### Written exercise
Please repeat all of the lines that follow, exactly as written.

------ Data shown ------

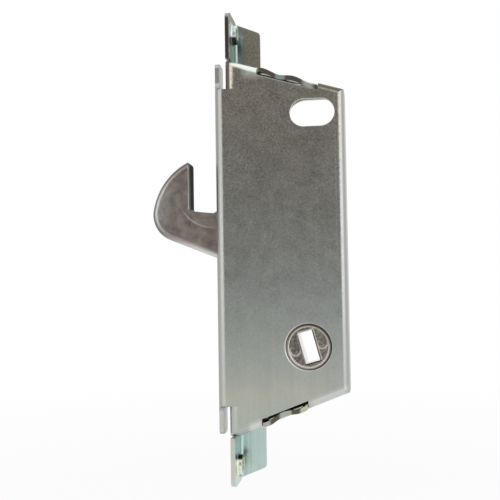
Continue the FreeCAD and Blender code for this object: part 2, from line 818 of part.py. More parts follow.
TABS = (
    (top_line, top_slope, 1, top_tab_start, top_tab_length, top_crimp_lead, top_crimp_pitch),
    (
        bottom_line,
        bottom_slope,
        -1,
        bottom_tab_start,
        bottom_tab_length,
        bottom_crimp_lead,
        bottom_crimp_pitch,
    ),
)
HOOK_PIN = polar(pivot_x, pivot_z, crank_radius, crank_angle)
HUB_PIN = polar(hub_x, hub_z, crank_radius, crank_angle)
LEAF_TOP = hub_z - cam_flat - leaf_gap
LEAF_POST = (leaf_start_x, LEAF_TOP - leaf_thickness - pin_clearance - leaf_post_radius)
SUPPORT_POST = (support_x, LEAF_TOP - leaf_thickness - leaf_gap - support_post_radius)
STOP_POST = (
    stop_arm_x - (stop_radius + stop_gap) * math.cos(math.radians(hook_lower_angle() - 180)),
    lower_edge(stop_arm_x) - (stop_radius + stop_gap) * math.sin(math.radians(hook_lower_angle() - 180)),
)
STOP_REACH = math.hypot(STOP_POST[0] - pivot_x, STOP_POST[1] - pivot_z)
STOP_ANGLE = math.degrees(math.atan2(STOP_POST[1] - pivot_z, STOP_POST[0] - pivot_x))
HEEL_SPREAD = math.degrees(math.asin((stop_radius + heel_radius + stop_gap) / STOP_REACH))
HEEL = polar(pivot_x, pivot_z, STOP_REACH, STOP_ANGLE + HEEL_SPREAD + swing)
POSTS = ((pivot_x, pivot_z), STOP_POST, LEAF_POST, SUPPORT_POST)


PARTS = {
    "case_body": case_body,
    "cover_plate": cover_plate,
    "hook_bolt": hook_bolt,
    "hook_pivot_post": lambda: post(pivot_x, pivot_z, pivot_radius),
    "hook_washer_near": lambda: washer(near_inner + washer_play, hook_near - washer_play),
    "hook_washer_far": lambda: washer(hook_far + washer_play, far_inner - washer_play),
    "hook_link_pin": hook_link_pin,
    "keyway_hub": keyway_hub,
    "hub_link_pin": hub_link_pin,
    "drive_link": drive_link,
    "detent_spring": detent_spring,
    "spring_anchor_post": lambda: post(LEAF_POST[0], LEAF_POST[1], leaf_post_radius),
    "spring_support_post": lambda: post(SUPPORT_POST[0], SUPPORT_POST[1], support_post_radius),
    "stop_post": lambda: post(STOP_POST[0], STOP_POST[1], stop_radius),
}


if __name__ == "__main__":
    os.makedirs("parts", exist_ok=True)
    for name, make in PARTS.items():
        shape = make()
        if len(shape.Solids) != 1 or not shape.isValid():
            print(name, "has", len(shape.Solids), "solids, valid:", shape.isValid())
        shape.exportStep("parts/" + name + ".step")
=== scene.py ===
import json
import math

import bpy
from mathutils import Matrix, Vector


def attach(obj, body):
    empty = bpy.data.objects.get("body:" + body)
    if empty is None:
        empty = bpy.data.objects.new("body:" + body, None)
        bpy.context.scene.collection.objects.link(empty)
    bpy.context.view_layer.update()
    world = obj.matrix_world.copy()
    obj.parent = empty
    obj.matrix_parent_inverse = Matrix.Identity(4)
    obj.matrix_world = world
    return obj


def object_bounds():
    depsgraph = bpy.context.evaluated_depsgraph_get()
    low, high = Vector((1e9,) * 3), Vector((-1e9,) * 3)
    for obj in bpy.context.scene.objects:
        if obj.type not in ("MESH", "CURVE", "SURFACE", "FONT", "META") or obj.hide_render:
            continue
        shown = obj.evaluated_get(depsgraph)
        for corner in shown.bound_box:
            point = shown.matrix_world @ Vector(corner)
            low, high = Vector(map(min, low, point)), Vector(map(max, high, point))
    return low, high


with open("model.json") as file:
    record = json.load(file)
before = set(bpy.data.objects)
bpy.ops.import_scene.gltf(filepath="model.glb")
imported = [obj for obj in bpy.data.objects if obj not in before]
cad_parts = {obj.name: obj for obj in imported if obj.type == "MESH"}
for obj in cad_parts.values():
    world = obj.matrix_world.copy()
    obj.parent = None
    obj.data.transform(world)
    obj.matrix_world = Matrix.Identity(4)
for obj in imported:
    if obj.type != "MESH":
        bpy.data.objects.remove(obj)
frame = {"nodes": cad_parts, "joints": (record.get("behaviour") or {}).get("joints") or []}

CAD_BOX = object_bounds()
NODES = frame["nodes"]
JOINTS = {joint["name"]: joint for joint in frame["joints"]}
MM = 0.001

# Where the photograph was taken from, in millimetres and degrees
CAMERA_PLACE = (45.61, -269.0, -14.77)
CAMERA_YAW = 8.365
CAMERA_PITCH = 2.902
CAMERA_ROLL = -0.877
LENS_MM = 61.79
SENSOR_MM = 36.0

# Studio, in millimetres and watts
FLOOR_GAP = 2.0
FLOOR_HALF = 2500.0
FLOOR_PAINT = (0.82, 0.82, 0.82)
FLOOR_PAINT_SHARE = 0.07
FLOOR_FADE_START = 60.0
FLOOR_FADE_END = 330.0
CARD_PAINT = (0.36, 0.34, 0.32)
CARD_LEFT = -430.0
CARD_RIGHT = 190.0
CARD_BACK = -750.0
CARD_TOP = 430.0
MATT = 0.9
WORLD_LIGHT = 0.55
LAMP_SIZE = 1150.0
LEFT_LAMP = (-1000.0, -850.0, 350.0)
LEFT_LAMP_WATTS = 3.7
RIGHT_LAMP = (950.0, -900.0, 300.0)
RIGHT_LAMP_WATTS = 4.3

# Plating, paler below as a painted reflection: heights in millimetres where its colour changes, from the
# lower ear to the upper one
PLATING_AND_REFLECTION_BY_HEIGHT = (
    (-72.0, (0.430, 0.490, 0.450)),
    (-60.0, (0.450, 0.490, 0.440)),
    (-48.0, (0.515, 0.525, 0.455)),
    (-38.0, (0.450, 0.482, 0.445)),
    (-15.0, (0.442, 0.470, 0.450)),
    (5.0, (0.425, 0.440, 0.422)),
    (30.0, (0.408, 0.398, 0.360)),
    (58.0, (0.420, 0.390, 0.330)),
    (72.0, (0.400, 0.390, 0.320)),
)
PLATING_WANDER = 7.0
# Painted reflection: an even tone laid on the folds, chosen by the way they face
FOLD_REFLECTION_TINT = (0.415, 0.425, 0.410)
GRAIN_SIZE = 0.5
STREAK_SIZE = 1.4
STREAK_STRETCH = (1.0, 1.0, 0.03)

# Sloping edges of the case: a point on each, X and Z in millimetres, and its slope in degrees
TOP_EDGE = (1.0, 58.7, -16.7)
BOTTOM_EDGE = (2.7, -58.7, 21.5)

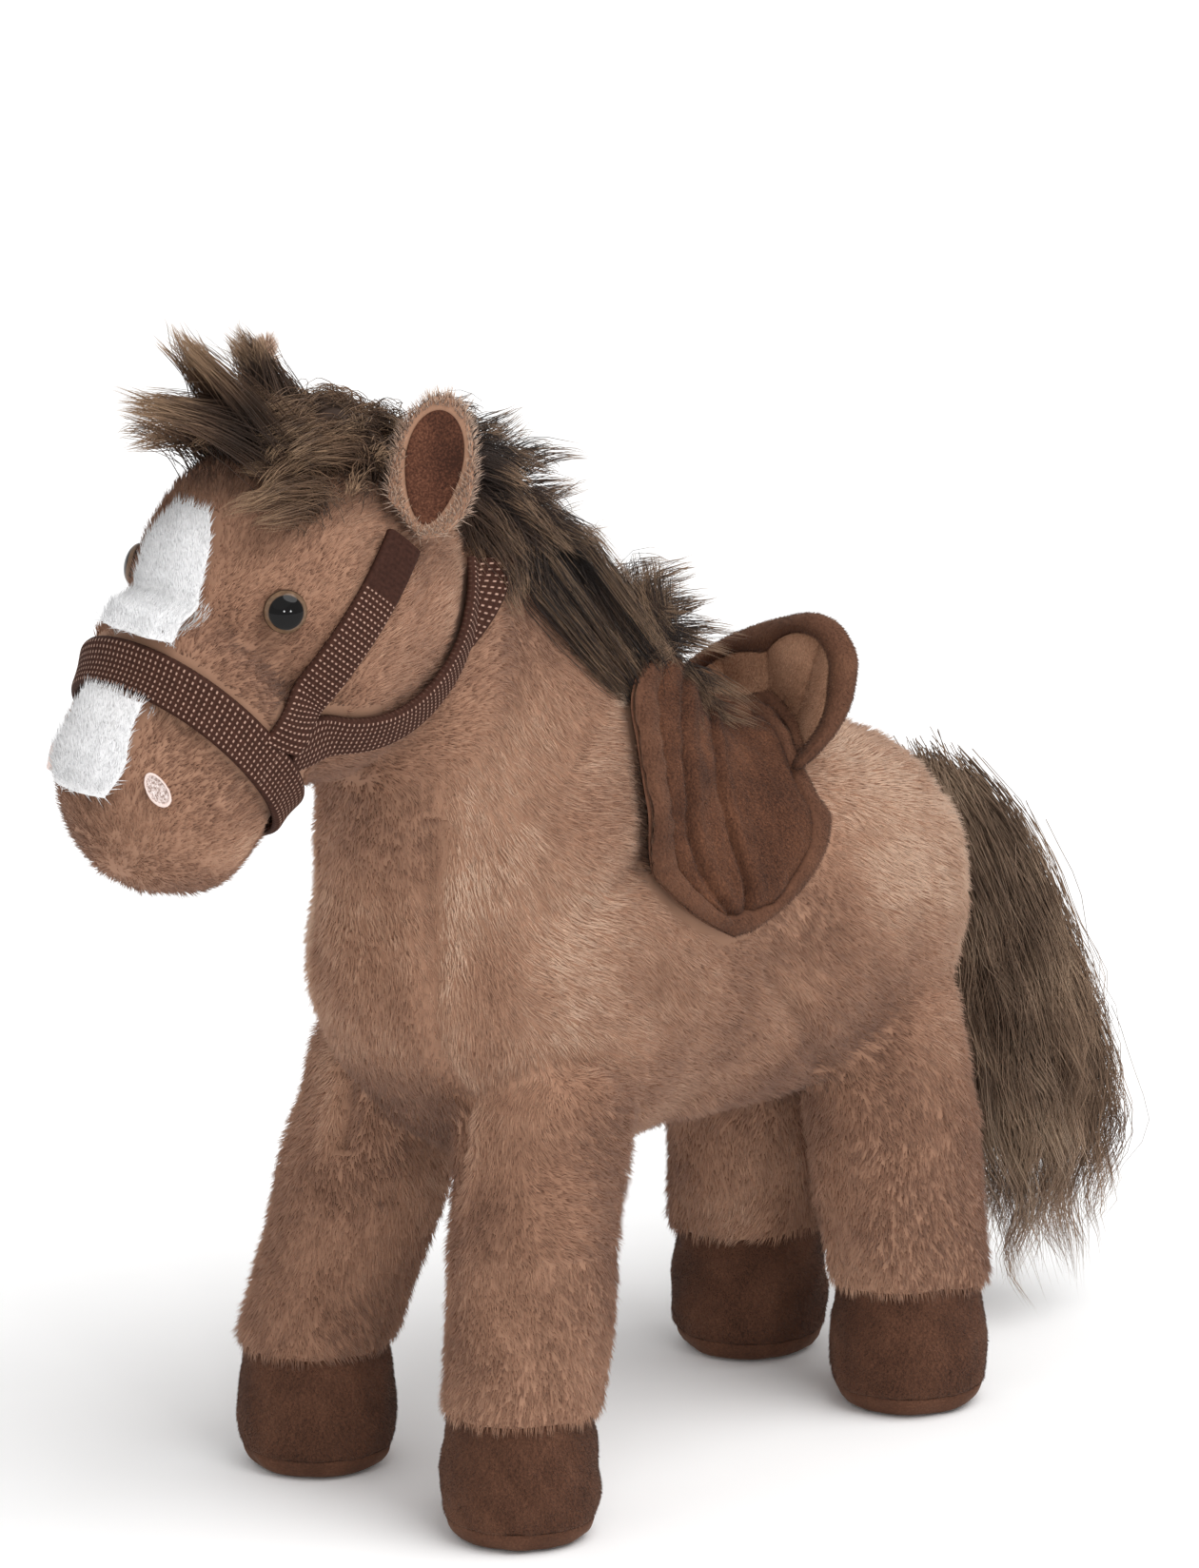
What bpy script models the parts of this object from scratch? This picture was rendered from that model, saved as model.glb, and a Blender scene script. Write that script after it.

------

### Task output
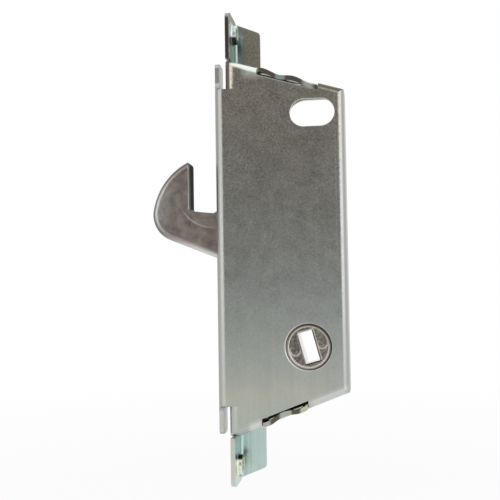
Continue the FreeCAD and Blender code for this object: part 2, from line 818 of part.py. More parts follow.
TABS = (
    (top_line, top_slope, 1, top_tab_start, top_tab_length, top_crimp_lead, top_crimp_pitch),
    (
        bottom_line,
        bottom_slope,
        -1,
        bottom_tab_start,
        bottom_tab_length,
        bottom_crimp_lead,
        bottom_crimp_pitch,
    ),
)
HOOK_PIN = polar(pivot_x, pivot_z, crank_radius, crank_angle)
HUB_PIN = polar(hub_x, hub_z, crank_radius, crank_angle)
LEAF_TOP = hub_z - cam_flat - leaf_gap
LEAF_POST = (leaf_start_x, LEAF_TOP - leaf_thickness - pin_clearance - leaf_post_radius)
SUPPORT_POST = (support_x, LEAF_TOP - leaf_thickness - leaf_gap - support_post_radius)
STOP_POST = (
    stop_arm_x - (stop_radius + stop_gap) * math.cos(math.radians(hook_lower_angle() - 180)),
    lower_edge(stop_arm_x) - (stop_radius + stop_gap) * math.sin(math.radians(hook_lower_angle() - 180)),
)
STOP_REACH = math.hypot(STOP_POST[0] - pivot_x, STOP_POST[1] - pivot_z)
STOP_ANGLE = math.degrees(math.atan2(STOP_POST[1] - pivot_z, STOP_POST[0] - pivot_x))
HEEL_SPREAD = math.degrees(math.asin((stop_radius + heel_radius + stop_gap) / STOP_REACH))
HEEL = polar(pivot_x, pivot_z, STOP_REACH, STOP_ANGLE + HEEL_SPREAD + swing)
POSTS = ((pivot_x, pivot_z), STOP_POST, LEAF_POST, SUPPORT_POST)


PARTS = {
    "case_body": case_body,
    "cover_plate": cover_plate,
    "hook_bolt": hook_bolt,
    "hook_pivot_post": lambda: post(pivot_x, pivot_z, pivot_radius),
    "hook_washer_near": lambda: washer(near_inner + washer_play, hook_near - washer_play),
    "hook_washer_far": lambda: washer(hook_far + washer_play, far_inner - washer_play),
    "hook_link_pin": hook_link_pin,
    "keyway_hub": keyway_hub,
    "hub_link_pin": hub_link_pin,
    "drive_link": drive_link,
    "detent_spring": detent_spring,
    "spring_anchor_post": lambda: post(LEAF_POST[0], LEAF_POST[1], leaf_post_radius),
    "spring_support_post": lambda: post(SUPPORT_POST[0], SUPPORT_POST[1], support_post_radius),
    "stop_post": lambda: post(STOP_POST[0], STOP_POST[1], stop_radius),
}


if __name__ == "__main__":
    os.makedirs("parts", exist_ok=True)
    for name, make in PARTS.items():
        shape = make()
        if len(shape.Solids) != 1 or not shape.isValid():
            print(name, "has", len(shape.Solids), "solids, valid:", shape.isValid())
        shape.exportStep("parts/" + name + ".step")
=== scene.py ===
import json
import math

import bpy
from mathutils import Matrix, Vector


def attach(obj, body):
    empty = bpy.data.objects.get("body:" + body)
    if empty is None:
        empty = bpy.data.objects.new("body:" + body, None)
        bpy.context.scene.collection.objects.link(empty)
    bpy.context.view_layer.update()
    world = obj.matrix_world.copy()
    obj.parent = empty
    obj.matrix_parent_inverse = Matrix.Identity(4)
    obj.matrix_world = world
    return obj


def object_bounds():
    depsgraph = bpy.context.evaluated_depsgraph_get()
    low, high = Vector((1e9,) * 3), Vector((-1e9,) * 3)
    for obj in bpy.context.scene.objects:
        if obj.type not in ("MESH", "CURVE", "SURFACE", "FONT", "META") or obj.hide_render:
            continue
        shown = obj.evaluated_get(depsgraph)
        for corner in shown.bound_box:
            point = shown.matrix_world @ Vector(corner)
            low, high = Vector(map(min, low, point)), Vector(map(max, high, point))
    return low, high


with open("model.json") as file:
    record = json.load(file)
before = set(bpy.data.objects)
bpy.ops.import_scene.gltf(filepath="model.glb")
imported = [obj for obj in bpy.data.objects if obj not in before]
cad_parts = {obj.name: obj for obj in imported if obj.type == "MESH"}
for obj in cad_parts.values():
    world = obj.matrix_world.copy()
    obj.parent = None
    obj.data.transform(world)
    obj.matrix_world = Matrix.Identity(4)
for obj in imported:
    if obj.type != "MESH":
        bpy.data.objects.remove(obj)
frame = {"nodes": cad_parts, "joints": (record.get("behaviour") or {}).get("joints") or []}

CAD_BOX = object_bounds()
NODES = frame["nodes"]
JOINTS = {joint["name"]: joint for joint in frame["joints"]}
MM = 0.001

# Where the photograph was taken from, in millimetres and degrees
CAMERA_PLACE = (45.61, -269.0, -14.77)
CAMERA_YAW = 8.365
CAMERA_PITCH = 2.902
CAMERA_ROLL = -0.877
LENS_MM = 61.79
SENSOR_MM = 36.0

# Studio, in millimetres and watts
FLOOR_GAP = 2.0
FLOOR_HALF = 2500.0
FLOOR_PAINT = (0.82, 0.82, 0.82)
FLOOR_PAINT_SHARE = 0.07
FLOOR_FADE_START = 60.0
FLOOR_FADE_END = 330.0
CARD_PAINT = (0.36, 0.34, 0.32)
CARD_LEFT = -430.0
CARD_RIGHT = 190.0
CARD_BACK = -750.0
CARD_TOP = 430.0
MATT = 0.9
WORLD_LIGHT = 0.55
LAMP_SIZE = 1150.0
LEFT_LAMP = (-1000.0, -850.0, 350.0)
LEFT_LAMP_WATTS = 3.7
RIGHT_LAMP = (950.0, -900.0, 300.0)
RIGHT_LAMP_WATTS = 4.3

# Plating, paler below as a painted reflection: heights in millimetres where its colour changes, from the
# lower ear to the upper one
PLATING_AND_REFLECTION_BY_HEIGHT = (
    (-72.0, (0.430, 0.490, 0.450)),
    (-60.0, (0.450, 0.490, 0.440)),
    (-48.0, (0.515, 0.525, 0.455)),
    (-38.0, (0.450, 0.482, 0.445)),
    (-15.0, (0.442, 0.470, 0.450)),
    (5.0, (0.425, 0.440, 0.422)),
    (30.0, (0.408, 0.398, 0.360)),
    (58.0, (0.420, 0.390, 0.330)),
    (72.0, (0.400, 0.390, 0.320)),
)
PLATING_WANDER = 7.0
# Painted reflection: an even tone laid on the folds, chosen by the way they face
FOLD_REFLECTION_TINT = (0.415, 0.425, 0.410)
GRAIN_SIZE = 0.5
STREAK_SIZE = 1.4
STREAK_STRETCH = (1.0, 1.0, 0.03)

# Sloping edges of the case: a point on each, X and Z in millimetres, and its slope in degrees
TOP_EDGE = (1.0, 58.7, -16.7)
BOTTOM_EDGE = (2.7, -58.7, 21.5)

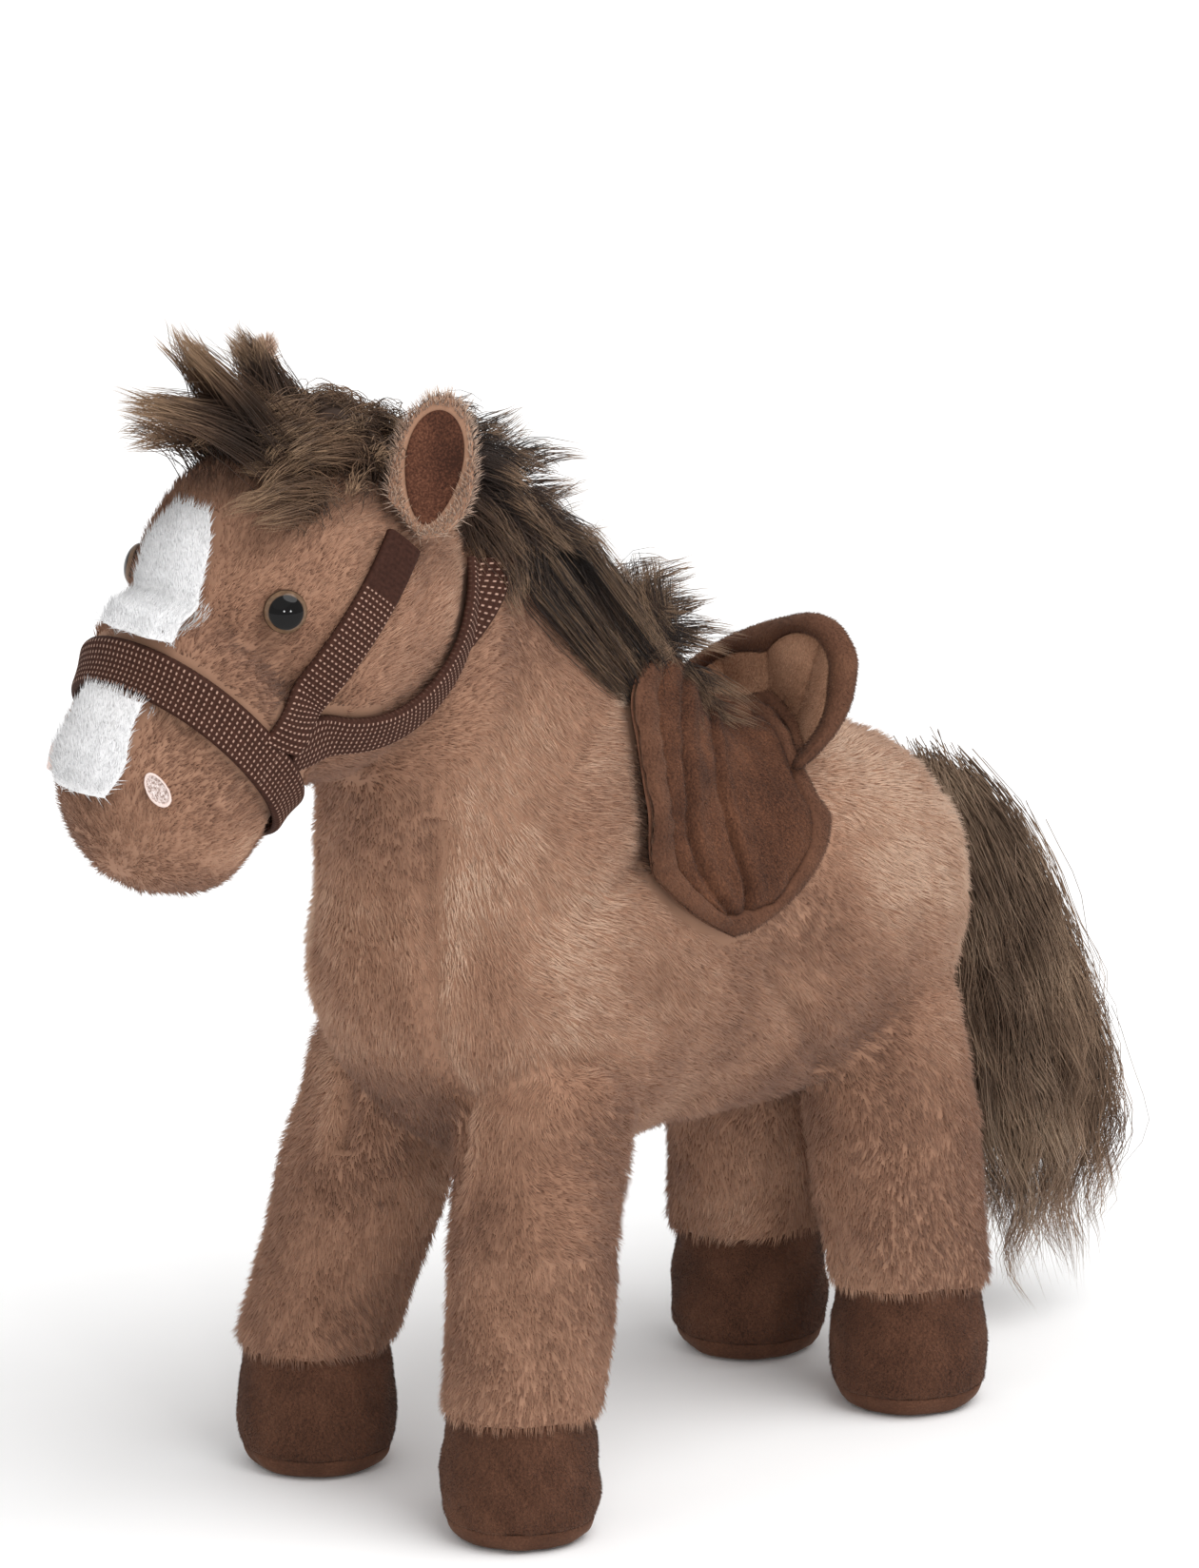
What bpy script models the parts of this object from scratch? This picture was rendered from that model, saved as model.glb, and a Blender scene script. Write that script after it.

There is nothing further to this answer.